Boro were visibly lifted from keeping the professionals at bay for the whole first half. They began to play more football in the second half. In fact, some of the Coles Park virgins may have been forgiven for thinking the team in yellow were the Football League outfit. Staunton had the ball in the Wimbledon net but it was given offside. This was one even I could see from behind lots of large men, the dugout and several umbrellas. Just as everyone was discussing their travel plans for a trip to Kingsmeadow the ultimate glorious disaster unfolded. In stoppage time Pinnock burst into the Haringey box and his shot deflected past the helpless Pajatet. It was a horrible goal to conceded and Boro were left with only a couple of seconds to respond as well as several smoke bombs to clear off the pitch.
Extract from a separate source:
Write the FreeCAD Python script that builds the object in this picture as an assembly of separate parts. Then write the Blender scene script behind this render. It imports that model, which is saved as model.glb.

It wasn’t to be and the Haringey Borough FA Cup adventure came to an end.
Next step on the Road to Wembley
It’s obviously quite a bitter pill to swallow when you’ve spent so much of your FA Cup journey following one of your favourite local clubs. I still haven’t decided if I’ll follow Wimbledon in the Second Round or maybe look at one of the remaining non-league clubs. Here’s hoping the Hendon old boys (Hampton & Richmond Borough) can shock Oldham in the final game of the weekend.
As for Boro, they have little time to reflect on their adventure as one of the top teams in the Isthmian Premier League, Tonbridge Angels, visit Coles Park tonight. I genuinely think they could challenge for the playoffs if the FA Cup hangover can clear quickly enough. There is also the elephant in the room. The inevitable shop window that displayed the many talents of their squad. Vultures may need to be fended off for some months to come.